NEW YORK: Marketers who rely on cookies to understand consumers are effectively using "broken" sources of insight, according to an executive from Atlas, a measurement service owned by Facebook.
James Dailey, Atlas' product marketing manager, discussed this subject at the Advertising Research Foundation's (ARF) 2015 Audience Measurement conference.
"Some of the very fundamental metrics with which you manage your digital advertising are broken," he warned. (For more, including additional data, read Warc's exclusive report: How people - not cookies - can define digital audiences.)
By way of an example, he cited Atlas research showing that figures regarding the reach of digital ads are generally inaccurate.
Extrapolating this trend outwards for campaigns which are seeking to secure the attention of large numbers of people brings greater clarity to such a problem.
"The data for some of our larger clients," Dailey reported, "showed they're reaching more people in California than live in California [and] more people in New York than live in New York. "At that superficial level, the data are clearly broken."
Frequency, by contrast, is typically "understated", meaning brands are not getting a realistic picture about how often individuals see their messages.
"You think you've capped a demand-side platform buy at ten impressions [but] you've actually served more like 24," said Dailey.
The main cause of this failure is that cookies reside on separate devices and browsers, but cannot connect these various gadgets and services.

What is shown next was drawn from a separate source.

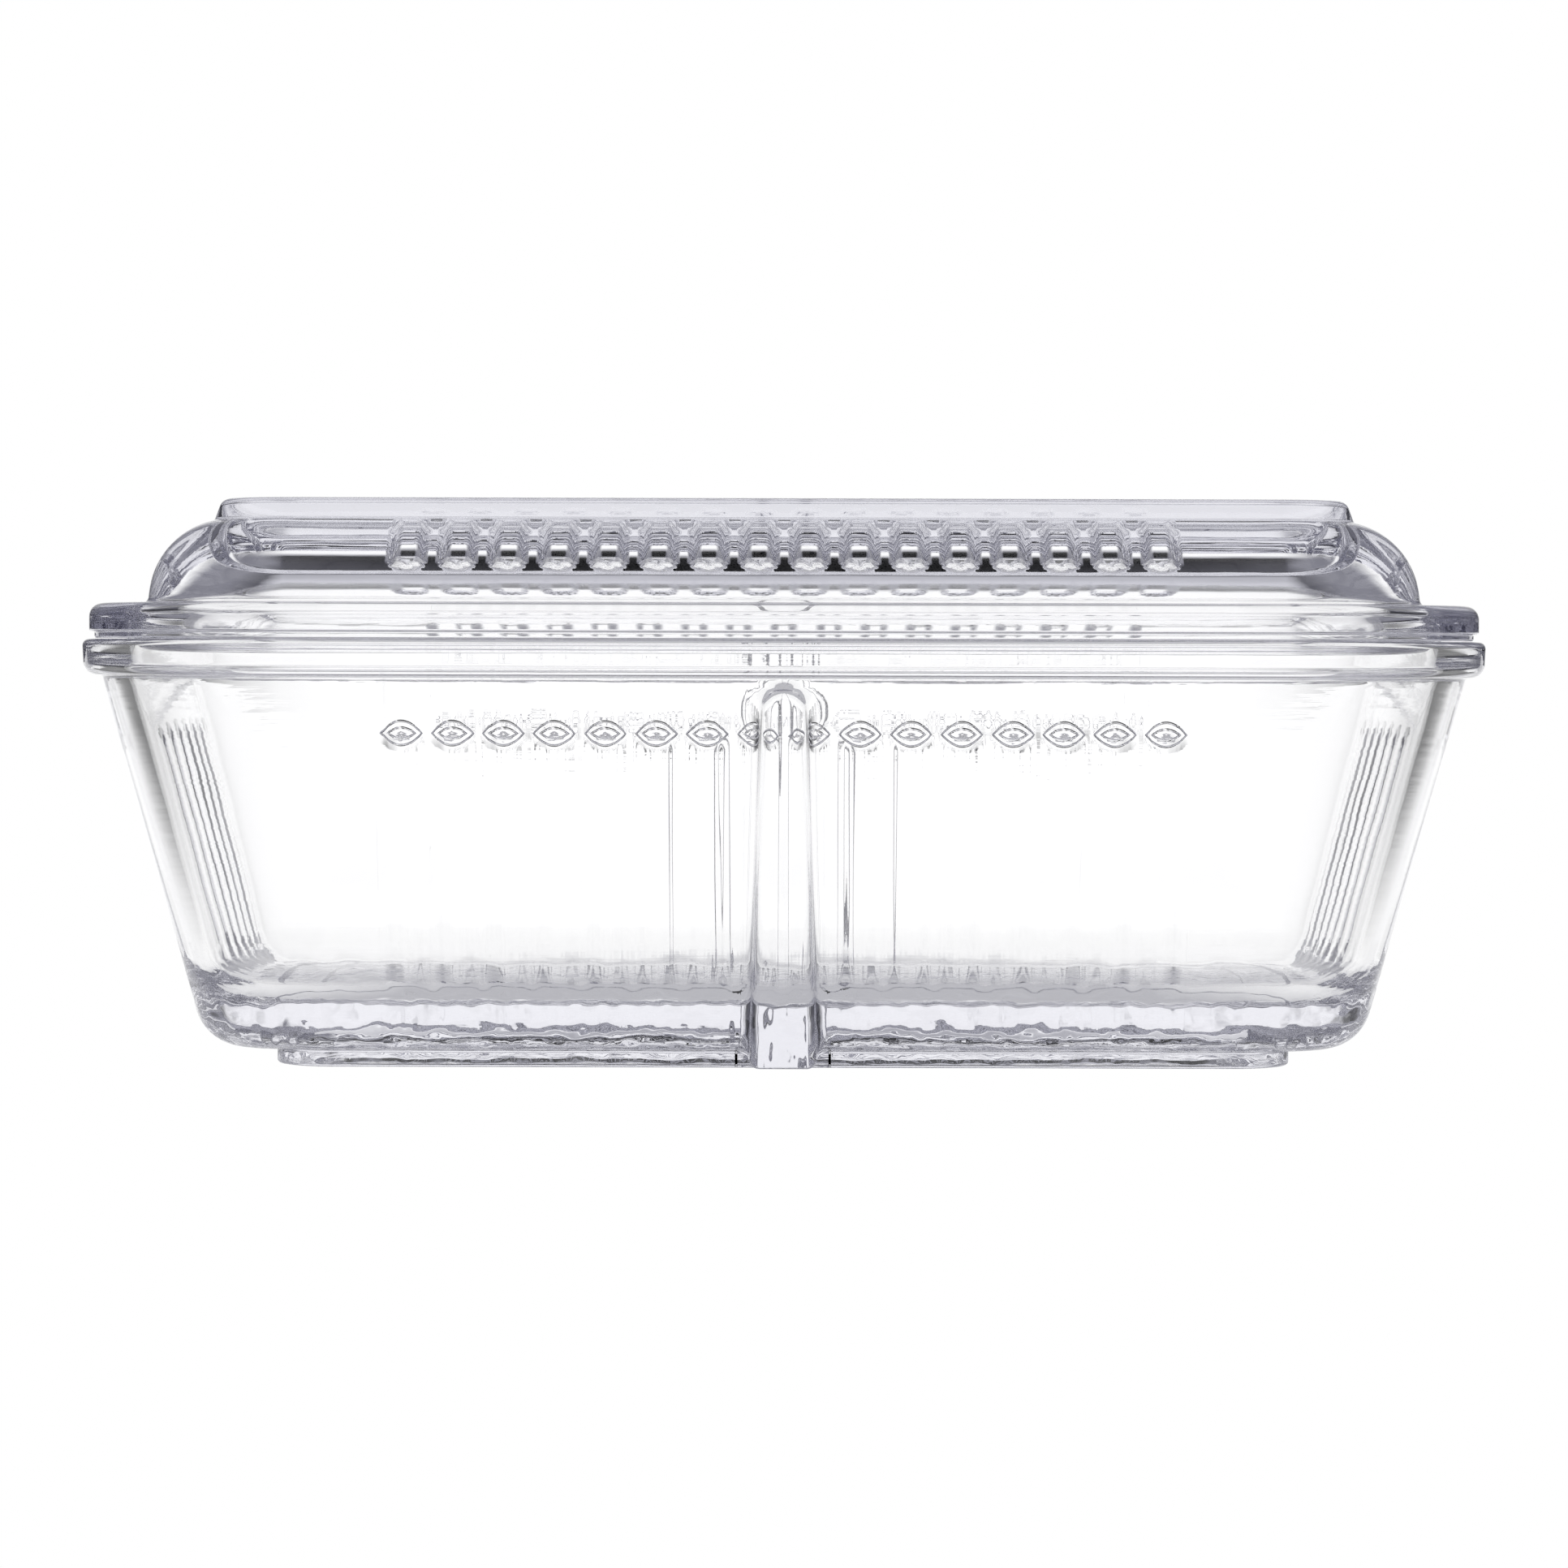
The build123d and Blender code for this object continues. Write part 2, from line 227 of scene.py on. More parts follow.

Consequently, while individuals usually visit their favourite websites via multiple routes, cookies are unable to determine that fact.
"A person exists across browsers; a person clears cookies; a person uses mobile devices," Dailey said.
Solving this issue will thus depend on creating systems able to identify specific consumers wherever they are. "The industry is at the point of a major transition," Dailey reported, "from cookies to people."